App and URL tracking
Knowing your team is active is different from knowing which tab they were in at 2:00 PM on Tuesday. It’ll only create more friction than value.
You can track what website and application your team used during a tracked session, but URL data is rarely what managers need to make good decisions. For remote teams, especially, it's one of the fastest ways to make employees feel like they're being watched rather than trusted.
Hubstaff’s strong focus on data privacy settings gives you a meaningful advantage:
- Hide specific URLs and app names: Managers see productivity signals without seeing exactly where someone was browsing.
- Adjust settings per team member: Field teams, contractors, and knowledge workers don't all need the same configuration.
- Disable tracking entirely for certain roles: Remove tracking where it adds no operational value. For example, a call center employee fielding calls all day probably doesn’t need URL tracking.
Easily configure App and URL tracking:
- Go to Settings > Activity & tracking in the sidebar menu.
- Adjust your preferences for app and URL usage as needed.
Start with the basic configurations. If your team expands globally or grows to require more visibility, you can always expand. That said, it's much harder to earn back team trust once it’s already been broken by excessive monitoring.
Activity levels and GPS
Activity levels are calculated based on the percentage of mouse and keyboard movement. A 42% activity score doesn't mean someone wasn't working. It could mean:
- They were in back-to-back meetings.
- Deep in a document, reading or researching.
- Working through a hard problem away from their keyboard
Without context, the number is misleading and erodes employee trust over time. If activity scores aren't driving meaningful conversations on your team, hide them from reports entirely.
Similarly, GPS tracking for field-based roles like construction crews, delivery drivers, and mobile service workers provides valuable context. But for remote or office-based employees, this location data is irrelevant and often signals distrust. This is where context matters.
To configure GPS tracking in Hubstaff, follow these steps:
- Go to Settings > Schedules > Map > Track Locations (Mobile only).
- Choose your preferred tracking option: Off, Tracking time, Also during shifts, or Always.
- Enable the setting for your organization or for individual users as needed.
- Make sure location services are enabled on the mobile device for GPS tracking to function.
A good rule of thumb: if location data wouldn't change a decision you're making about that employee, it shouldn't be collected.
Employee control over their own data
Most monitoring setups are configured entirely from the manager's perspective. With Hubstaff, settings are built with everyone in mind, empowering employees with meaningful insights into their own work without losing the accountability the tool was built to provide.

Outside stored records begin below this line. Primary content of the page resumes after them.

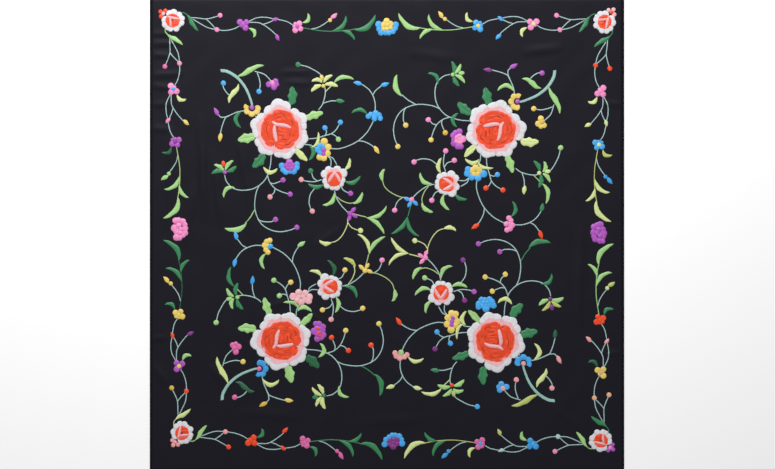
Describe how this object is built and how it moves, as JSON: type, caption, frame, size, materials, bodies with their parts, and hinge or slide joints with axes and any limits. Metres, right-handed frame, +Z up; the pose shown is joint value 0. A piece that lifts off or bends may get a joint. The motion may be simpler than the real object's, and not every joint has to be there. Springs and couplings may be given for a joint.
{
  "type": "flamenco shawl",
  "caption": "Square black silk crepe shawl laid flat, with a rolled hem, embroidered with rose sprays and a flower garland along each side.",
  "frame": {"origin": "on the floor under the middle of the cloth", "axes": "+X to the right and +Y to the top of the laid shawl, +Z up out of the cloth"},
  "size_m": [1.2, 1.2, 0.0042],
  "materials": {
    "crepe": "matt silk crepe",
    "hem": "rolled silk crepe",
    "vine_silk": "satin stitch in floss silk",
    "garland_silk": "satin stitch in floss silk",
    "petal_silk": "satin stitch in floss silk",
    "heart_silk": "satin stitch in floss silk",
    "gold_silk": "satin stitch in floss silk",
    "violet_silk": "satin stitch in floss silk",
    "sky_silk": "satin stitch in floss silk",
    "pink_silk": "satin stitch in floss silk"
  },
  "bodies": {
    "root": {"ground_cloth": "crepe", "hem_top": "hem", "hem_bottom": "hem", "hem_left": "hem", "hem_right": "hem", "vine_tl": "vine_silk", "vine_tr": "vine_silk", "vine_br": "vine_silk", "vine_bl": "vine_silk", "rose_tl": "petal_silk", "rose_tr": "petal_silk", "rose_br": "petal_silk", "rose_bl": "petal_silk", "rose_heart_tl": "heart_silk", "rose_heart_tr": "heart_silk", "rose_heart_br": "heart_silk", "rose_heart_bl": "heart_silk", "small_rose_tl": "petal_silk", "small_rose_tr": "petal_silk", "small_rose_br": "petal_silk", "small_rose_bl": "petal_silk", "small_rose_heart_tl": "heart_silk", "small_rose_heart_tr": "heart_silk", "small_rose_heart_br": "heart_silk", "small_rose_heart_bl": "heart_silk", "oval_blossom_tl": "gold_silk", "oval_blossom_tr": "gold_silk", "oval_blossom_br": "gold_silk", "oval_blossom_bl": "gold_silk", "fan_blossom_tl": "violet_silk", "fan_blossom_tr": "violet_silk", "fan_blossom_br": "violet_silk", "fan_blossom_bl": "violet_silk", "garland_tl_top": "garland_silk", "garland_tr_top": "garland_silk", "garland_tl_left": "garland_silk", "garland_bl_left": "garland_silk", "garland_tr_right": "garland_silk", "garland_br_right": "garland_silk", "garland_bl_bottom": "garland_silk", "garland_br_bottom": "garland_silk", "corner_rose_tl": "petal_silk", "corner_rose_tr": "petal_silk", "corner_rose_br": "petal_silk", "corner_rose_bl": "petal_silk", "middle_flower_top": "sky_silk", "middle_flower_right": "violet_silk", "middle_flower_bottom": "sky_silk", "middle_flower_left": "pink_silk"}
  },
  "joints": []
}
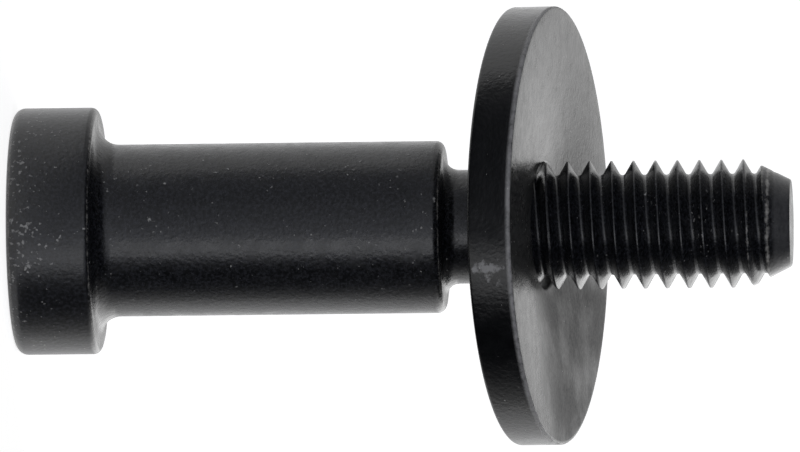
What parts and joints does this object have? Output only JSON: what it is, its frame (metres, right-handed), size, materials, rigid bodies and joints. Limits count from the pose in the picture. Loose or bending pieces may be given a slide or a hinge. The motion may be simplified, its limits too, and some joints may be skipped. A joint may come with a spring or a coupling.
{
  "type": "tailgate striker bolt",
  "caption": "Black steel striker bolt with a round head, a smooth shank that a tailgate latch grips, a threaded end and a loose thick washer.",
  "frame": {"origin": "centre of the head's end face, which the bolt stands on", "axes": "+Z along the bolt to the tip of its thread; the washer leans about the X axis, and its low side is at -Y"},
  "size_m": [0.0318, 0.0318, 0.0562],
  "materials": {
    "bolt": "black oxide, oiled, satin",
    "washer": "black oxide, oiled, smooth satin"
  },
  "bodies": {
    "root": {"striker_bolt": "bolt", "washer": "washer"}
  },
  "joints": []
}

These three settings are what separate a trust-based configuration from a surveillance one:
- Employees can delete their own screenshots and time entries. If someone forgets to stop their timer during a personal errand or notices a screenshot has been taken while viewing sensitive personal info, they can correct it themselves. This type of control removes anxiety around missing hours and always-on tracking.
- Employees receive a notification every time a screenshot is taken. Employees know exactly what's being collected and when. Every time a screenshot gets captured, they get notified.
- Activity data is visible only to the people who need it. A team member's time data shouldn't be accessible to colleagues at the same level or to leadership outside their direct chain of command.
- Insights provide context behind data collection. Insights can help employees understand the context behind why their employer is collecting data. The ability to see data like hours spent in meetings, focus time, and utilization rates helps employees advocate for time data that benefits them.